DATA LINES
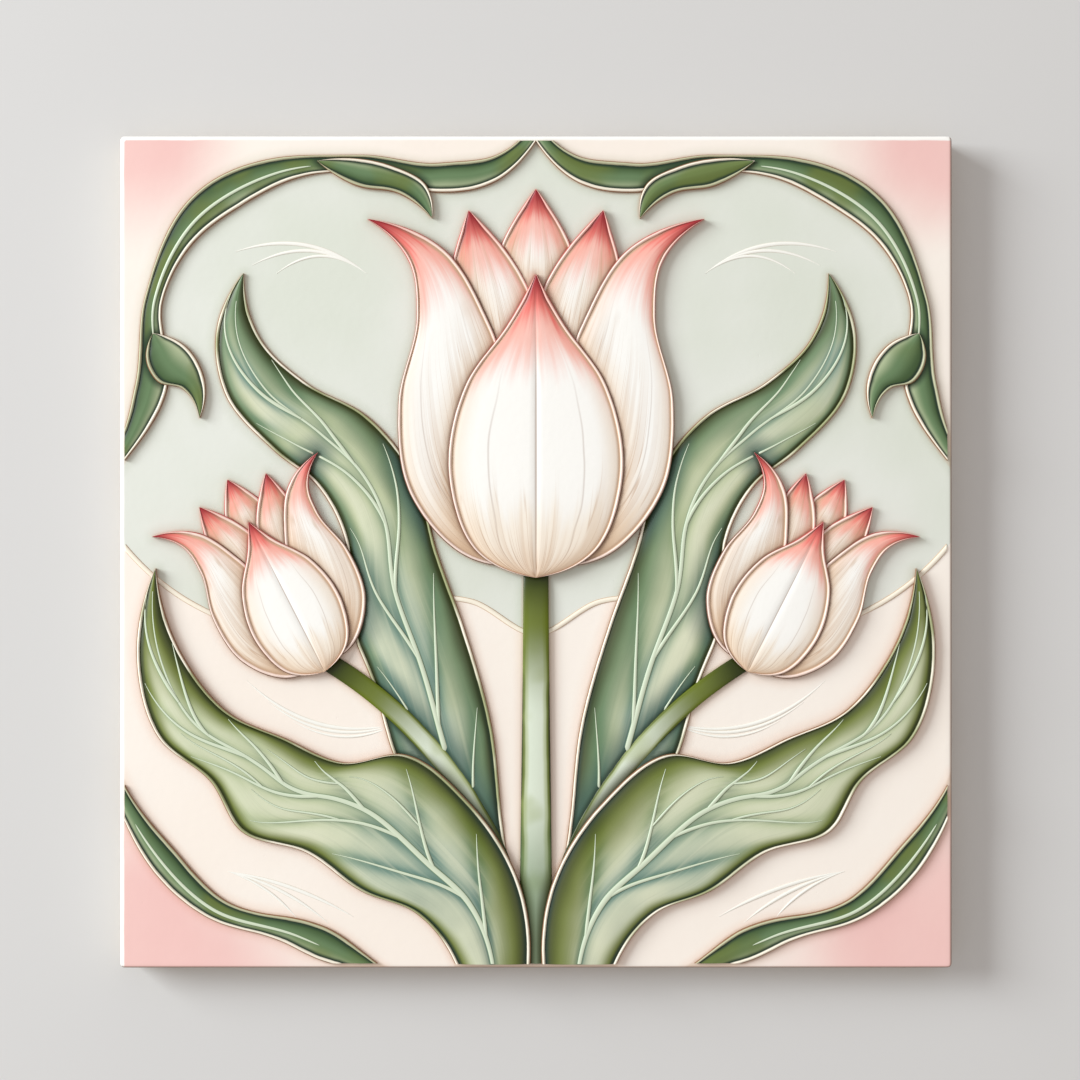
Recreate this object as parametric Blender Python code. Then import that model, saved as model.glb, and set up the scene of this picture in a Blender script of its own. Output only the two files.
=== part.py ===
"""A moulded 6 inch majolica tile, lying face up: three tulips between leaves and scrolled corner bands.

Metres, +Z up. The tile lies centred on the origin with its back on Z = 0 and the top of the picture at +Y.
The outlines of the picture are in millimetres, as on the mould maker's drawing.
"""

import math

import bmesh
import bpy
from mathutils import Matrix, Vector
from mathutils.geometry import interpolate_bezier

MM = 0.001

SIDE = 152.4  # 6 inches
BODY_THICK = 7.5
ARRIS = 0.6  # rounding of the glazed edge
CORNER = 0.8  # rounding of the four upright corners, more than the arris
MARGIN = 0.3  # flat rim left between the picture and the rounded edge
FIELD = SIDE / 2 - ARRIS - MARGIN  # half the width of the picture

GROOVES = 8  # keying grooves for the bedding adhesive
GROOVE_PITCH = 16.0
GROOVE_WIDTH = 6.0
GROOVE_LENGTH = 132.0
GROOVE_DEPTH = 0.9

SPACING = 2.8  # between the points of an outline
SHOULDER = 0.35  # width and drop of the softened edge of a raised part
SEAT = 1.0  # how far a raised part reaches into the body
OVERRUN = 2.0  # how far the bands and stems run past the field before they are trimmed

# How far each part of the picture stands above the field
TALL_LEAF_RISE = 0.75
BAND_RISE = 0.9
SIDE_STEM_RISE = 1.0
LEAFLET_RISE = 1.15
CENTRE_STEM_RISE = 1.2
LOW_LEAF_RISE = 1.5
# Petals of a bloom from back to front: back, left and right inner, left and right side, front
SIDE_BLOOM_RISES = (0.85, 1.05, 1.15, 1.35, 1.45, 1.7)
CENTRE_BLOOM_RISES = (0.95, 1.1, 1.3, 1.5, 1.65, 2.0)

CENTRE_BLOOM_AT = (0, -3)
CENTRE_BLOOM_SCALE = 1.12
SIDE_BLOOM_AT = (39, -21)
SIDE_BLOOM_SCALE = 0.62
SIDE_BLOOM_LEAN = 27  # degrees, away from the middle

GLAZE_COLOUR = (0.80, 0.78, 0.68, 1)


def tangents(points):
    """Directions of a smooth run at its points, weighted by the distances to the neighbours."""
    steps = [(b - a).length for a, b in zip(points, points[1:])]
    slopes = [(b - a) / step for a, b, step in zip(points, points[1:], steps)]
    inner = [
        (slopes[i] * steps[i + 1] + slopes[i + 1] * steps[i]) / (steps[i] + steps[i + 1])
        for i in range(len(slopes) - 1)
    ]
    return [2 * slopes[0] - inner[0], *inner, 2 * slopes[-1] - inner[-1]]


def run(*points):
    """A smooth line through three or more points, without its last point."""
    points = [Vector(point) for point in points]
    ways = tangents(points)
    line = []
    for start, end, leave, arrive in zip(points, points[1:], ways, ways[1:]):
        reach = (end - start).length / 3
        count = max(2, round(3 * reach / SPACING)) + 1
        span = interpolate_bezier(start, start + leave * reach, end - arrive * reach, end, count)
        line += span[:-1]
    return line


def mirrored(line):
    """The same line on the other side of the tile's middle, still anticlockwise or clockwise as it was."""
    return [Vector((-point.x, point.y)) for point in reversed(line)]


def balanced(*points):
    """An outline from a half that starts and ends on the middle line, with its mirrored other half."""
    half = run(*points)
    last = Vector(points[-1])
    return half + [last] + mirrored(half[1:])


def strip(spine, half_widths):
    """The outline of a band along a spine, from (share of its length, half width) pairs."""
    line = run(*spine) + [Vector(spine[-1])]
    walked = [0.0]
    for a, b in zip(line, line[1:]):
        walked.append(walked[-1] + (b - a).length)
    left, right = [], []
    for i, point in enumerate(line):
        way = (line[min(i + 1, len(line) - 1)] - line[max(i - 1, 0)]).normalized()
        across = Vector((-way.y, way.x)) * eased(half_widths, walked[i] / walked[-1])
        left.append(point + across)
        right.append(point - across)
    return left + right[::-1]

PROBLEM
Repeat, word for word, the lines from the opening of the material through the line containing "GROOVE_DEPTH = 0.9".

RESULT BELOW
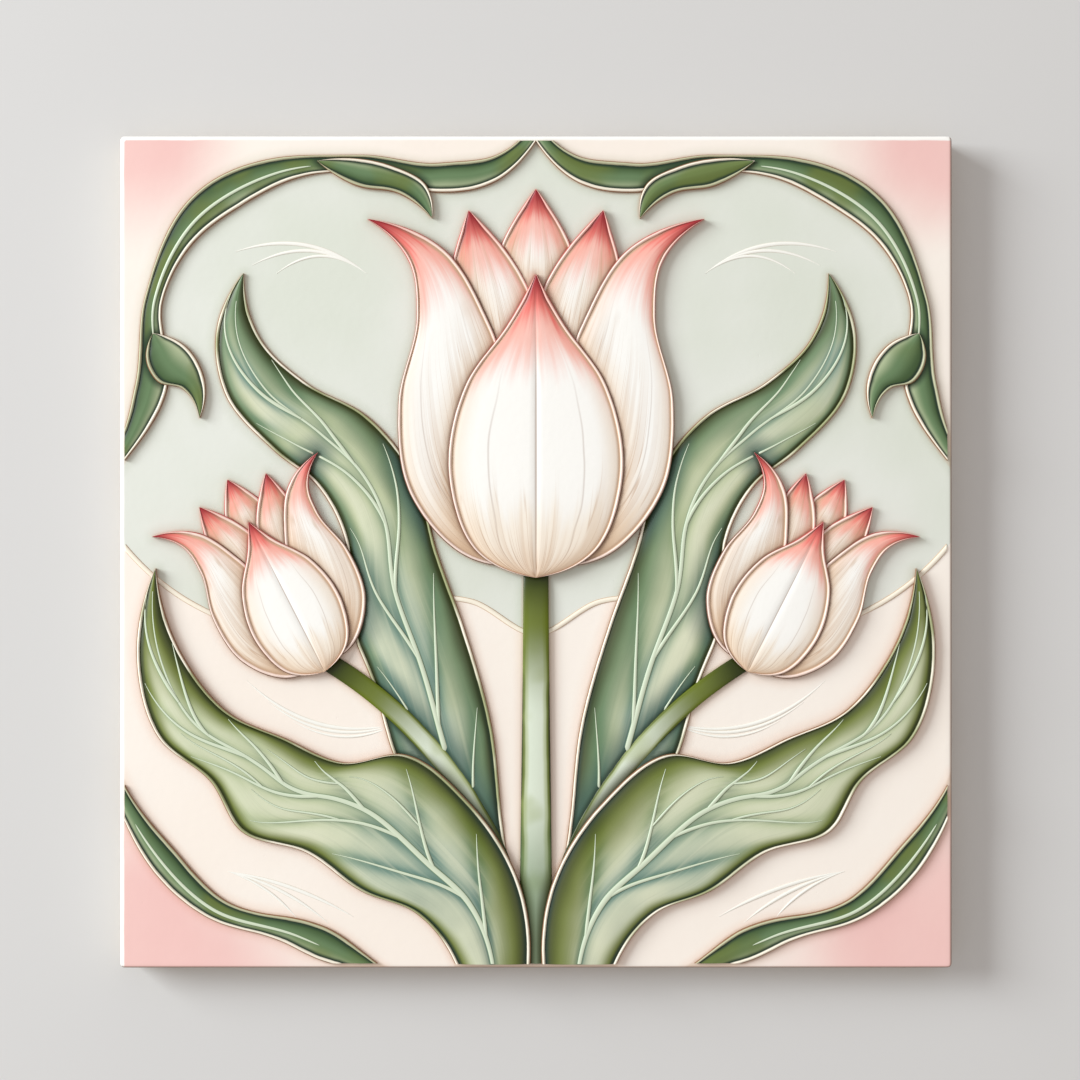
Recreate this object as parametric Blender Python code. Then import that model, saved as model.glb, and set up the scene of this picture in a Blender script of its own. Output only the two files.
=== part.py ===
"""A moulded 6 inch majolica tile, lying face up: three tulips between leaves and scrolled corner bands.

Metres, +Z up. The tile lies centred on the origin with its back on Z = 0 and the top of the picture at +Y.
The outlines of the picture are in millimetres, as on the mould maker's drawing.
"""

import math

import bmesh
import bpy
from mathutils import Matrix, Vector
from mathutils.geometry import interpolate_bezier

MM = 0.001

SIDE = 152.4  # 6 inches
BODY_THICK = 7.5
ARRIS = 0.6  # rounding of the glazed edge
CORNER = 0.8  # rounding of the four upright corners, more than the arris
MARGIN = 0.3  # flat rim left between the picture and the rounded edge
FIELD = SIDE / 2 - ARRIS - MARGIN  # half the width of the picture

GROOVES = 8  # keying grooves for the bedding adhesive
GROOVE_PITCH = 16.0
GROOVE_WIDTH = 6.0
GROOVE_LENGTH = 132.0
GROOVE_DEPTH = 0.9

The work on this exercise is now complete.